Stated problem: Copy out exactly the lines from the first line of the material below through the line containing "sixteen shot glasses.", and nothing beyond them.

=====

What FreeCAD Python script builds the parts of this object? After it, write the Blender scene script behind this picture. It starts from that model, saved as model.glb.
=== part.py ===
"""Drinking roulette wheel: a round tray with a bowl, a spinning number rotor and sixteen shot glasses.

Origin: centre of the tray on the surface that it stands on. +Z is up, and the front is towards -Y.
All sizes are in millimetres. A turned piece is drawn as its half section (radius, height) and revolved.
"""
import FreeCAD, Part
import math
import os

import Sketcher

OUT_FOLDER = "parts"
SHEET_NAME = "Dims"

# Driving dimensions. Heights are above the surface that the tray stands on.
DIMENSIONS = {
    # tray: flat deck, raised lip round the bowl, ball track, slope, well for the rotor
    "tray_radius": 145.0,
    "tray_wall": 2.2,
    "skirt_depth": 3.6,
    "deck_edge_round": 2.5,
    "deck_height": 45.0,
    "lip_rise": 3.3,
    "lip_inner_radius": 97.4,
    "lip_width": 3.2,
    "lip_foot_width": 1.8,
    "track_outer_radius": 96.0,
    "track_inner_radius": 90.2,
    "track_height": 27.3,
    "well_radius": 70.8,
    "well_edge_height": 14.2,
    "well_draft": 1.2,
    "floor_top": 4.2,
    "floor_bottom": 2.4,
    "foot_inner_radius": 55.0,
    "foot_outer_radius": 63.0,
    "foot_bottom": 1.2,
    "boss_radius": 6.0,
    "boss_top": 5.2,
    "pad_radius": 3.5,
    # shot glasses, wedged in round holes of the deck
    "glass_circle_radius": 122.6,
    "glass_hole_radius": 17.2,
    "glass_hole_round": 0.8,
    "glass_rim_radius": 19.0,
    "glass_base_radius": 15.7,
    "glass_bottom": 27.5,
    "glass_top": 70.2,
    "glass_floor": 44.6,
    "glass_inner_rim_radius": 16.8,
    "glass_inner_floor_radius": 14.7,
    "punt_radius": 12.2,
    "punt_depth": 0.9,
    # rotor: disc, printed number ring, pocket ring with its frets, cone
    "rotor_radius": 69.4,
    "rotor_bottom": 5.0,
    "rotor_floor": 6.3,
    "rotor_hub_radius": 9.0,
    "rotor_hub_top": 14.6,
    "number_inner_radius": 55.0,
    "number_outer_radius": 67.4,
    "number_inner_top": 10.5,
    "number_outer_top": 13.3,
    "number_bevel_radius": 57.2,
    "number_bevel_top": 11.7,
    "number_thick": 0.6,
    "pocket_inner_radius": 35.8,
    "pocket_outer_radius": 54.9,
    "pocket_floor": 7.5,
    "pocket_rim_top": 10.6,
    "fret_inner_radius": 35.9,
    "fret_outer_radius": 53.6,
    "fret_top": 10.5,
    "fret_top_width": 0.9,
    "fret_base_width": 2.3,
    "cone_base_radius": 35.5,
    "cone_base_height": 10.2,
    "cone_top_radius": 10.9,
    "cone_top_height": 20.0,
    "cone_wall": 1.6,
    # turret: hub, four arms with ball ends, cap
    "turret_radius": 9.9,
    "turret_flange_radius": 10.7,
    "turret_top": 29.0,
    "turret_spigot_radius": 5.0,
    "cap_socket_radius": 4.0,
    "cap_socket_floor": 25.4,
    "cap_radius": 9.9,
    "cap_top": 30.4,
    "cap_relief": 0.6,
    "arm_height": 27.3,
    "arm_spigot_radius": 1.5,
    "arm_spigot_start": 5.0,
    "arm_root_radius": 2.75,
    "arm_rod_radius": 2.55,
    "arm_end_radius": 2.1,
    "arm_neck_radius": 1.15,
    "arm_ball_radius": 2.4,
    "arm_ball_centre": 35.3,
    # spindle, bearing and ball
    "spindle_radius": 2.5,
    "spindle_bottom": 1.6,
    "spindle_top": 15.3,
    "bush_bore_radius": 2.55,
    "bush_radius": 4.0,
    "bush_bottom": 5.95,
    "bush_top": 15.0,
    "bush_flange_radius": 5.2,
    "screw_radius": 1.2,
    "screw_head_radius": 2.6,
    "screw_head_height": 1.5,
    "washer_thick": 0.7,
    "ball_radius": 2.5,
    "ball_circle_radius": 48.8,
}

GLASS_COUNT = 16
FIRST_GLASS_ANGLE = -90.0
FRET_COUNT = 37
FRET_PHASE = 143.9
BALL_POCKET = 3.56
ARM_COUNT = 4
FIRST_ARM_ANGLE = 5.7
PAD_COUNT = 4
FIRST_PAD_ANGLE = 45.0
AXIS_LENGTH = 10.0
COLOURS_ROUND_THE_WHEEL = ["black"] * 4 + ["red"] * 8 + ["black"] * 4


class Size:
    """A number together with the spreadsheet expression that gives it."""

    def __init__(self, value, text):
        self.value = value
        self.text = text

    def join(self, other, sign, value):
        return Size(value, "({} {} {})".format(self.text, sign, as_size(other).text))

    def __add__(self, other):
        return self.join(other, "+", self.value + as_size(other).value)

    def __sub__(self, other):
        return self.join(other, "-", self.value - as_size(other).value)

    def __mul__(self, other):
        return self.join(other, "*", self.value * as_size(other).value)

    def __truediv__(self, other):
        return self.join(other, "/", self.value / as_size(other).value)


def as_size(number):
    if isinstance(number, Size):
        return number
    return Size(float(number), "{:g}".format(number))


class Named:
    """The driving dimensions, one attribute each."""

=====

Result:
What FreeCAD Python script builds the parts of this object? After it, write the Blender scene script behind this picture. It starts from that model, saved as model.glb.
=== part.py ===
"""Drinking roulette wheel: a round tray with a bowl, a spinning number rotor and sixteen shot glasses.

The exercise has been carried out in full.